§ **Stated goal**
Repeat exactly the lines from the start of the material below up to and including the "of wire leads." line.

___ Information shown ___

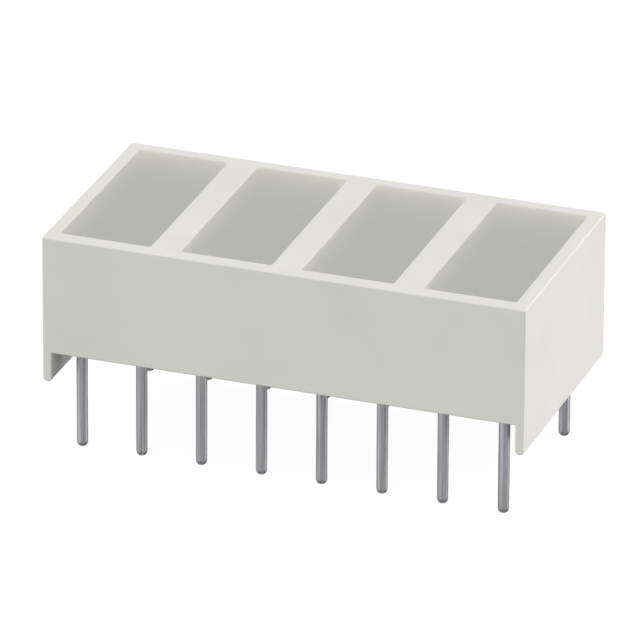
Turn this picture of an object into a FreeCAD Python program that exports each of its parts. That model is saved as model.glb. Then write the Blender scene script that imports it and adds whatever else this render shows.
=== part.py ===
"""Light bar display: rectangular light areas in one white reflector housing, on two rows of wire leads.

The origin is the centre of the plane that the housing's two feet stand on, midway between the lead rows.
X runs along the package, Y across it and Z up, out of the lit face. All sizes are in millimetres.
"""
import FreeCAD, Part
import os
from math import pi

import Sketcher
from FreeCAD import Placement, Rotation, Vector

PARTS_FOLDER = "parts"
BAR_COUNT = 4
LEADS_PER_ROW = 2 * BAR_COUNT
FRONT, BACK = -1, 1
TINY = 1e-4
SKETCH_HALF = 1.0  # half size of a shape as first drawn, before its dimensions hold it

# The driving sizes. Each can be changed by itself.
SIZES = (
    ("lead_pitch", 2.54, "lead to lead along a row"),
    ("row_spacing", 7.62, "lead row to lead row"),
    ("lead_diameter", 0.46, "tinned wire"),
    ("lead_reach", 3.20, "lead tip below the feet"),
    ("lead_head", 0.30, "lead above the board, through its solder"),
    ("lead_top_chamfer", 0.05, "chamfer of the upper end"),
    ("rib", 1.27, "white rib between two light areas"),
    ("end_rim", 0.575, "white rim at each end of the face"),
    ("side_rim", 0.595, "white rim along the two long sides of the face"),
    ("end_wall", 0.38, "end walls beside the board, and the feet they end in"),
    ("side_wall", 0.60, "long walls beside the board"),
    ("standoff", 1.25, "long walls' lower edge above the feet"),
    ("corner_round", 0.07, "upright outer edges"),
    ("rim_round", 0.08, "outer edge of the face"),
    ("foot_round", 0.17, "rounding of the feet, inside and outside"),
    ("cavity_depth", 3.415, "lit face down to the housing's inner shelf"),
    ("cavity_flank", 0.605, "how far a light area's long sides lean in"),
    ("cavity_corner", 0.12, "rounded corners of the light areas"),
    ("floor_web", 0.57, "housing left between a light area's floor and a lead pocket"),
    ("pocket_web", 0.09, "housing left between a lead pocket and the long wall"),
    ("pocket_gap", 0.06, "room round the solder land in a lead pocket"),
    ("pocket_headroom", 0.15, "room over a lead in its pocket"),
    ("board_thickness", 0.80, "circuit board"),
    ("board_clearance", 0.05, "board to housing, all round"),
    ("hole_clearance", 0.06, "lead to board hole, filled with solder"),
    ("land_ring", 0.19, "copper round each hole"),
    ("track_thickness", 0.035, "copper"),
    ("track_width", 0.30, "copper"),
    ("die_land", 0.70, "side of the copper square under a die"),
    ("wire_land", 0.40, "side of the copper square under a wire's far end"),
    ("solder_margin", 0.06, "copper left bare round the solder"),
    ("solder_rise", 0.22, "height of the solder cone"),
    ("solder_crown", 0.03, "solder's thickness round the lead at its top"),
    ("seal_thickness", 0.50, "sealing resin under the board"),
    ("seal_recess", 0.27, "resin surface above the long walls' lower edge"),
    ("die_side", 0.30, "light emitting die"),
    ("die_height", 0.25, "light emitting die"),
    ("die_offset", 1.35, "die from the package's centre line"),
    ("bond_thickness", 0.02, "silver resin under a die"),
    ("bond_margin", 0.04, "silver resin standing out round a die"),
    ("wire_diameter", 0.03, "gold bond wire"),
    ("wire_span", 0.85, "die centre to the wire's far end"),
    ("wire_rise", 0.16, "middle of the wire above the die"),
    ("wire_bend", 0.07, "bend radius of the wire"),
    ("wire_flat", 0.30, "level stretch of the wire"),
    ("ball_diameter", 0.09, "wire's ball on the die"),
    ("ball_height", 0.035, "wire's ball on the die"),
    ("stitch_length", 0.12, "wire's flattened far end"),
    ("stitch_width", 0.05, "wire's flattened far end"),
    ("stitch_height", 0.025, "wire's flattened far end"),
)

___

§ **Expected answer**
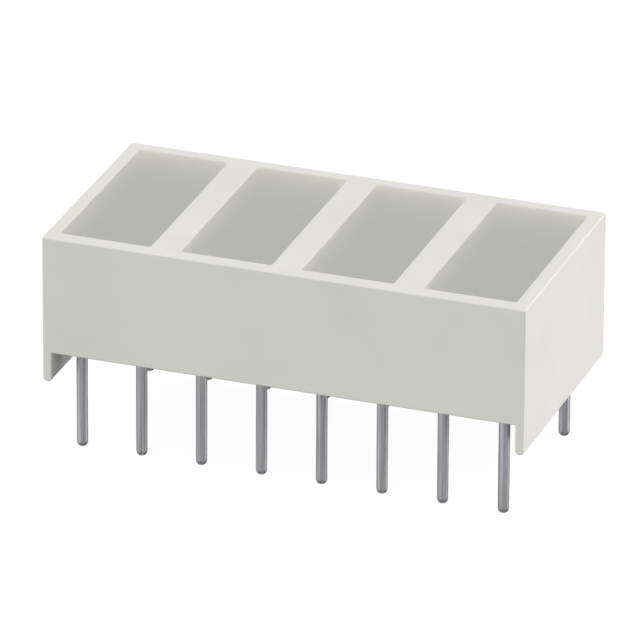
Turn this picture of an object into a FreeCAD Python program that exports each of its parts. That model is saved as model.glb. Then write the Blender scene script that imports it and adds whatever else this render shows.
=== part.py ===
"""Light bar display: rectangular light areas in one white reflector housing, on two rows of wire leads.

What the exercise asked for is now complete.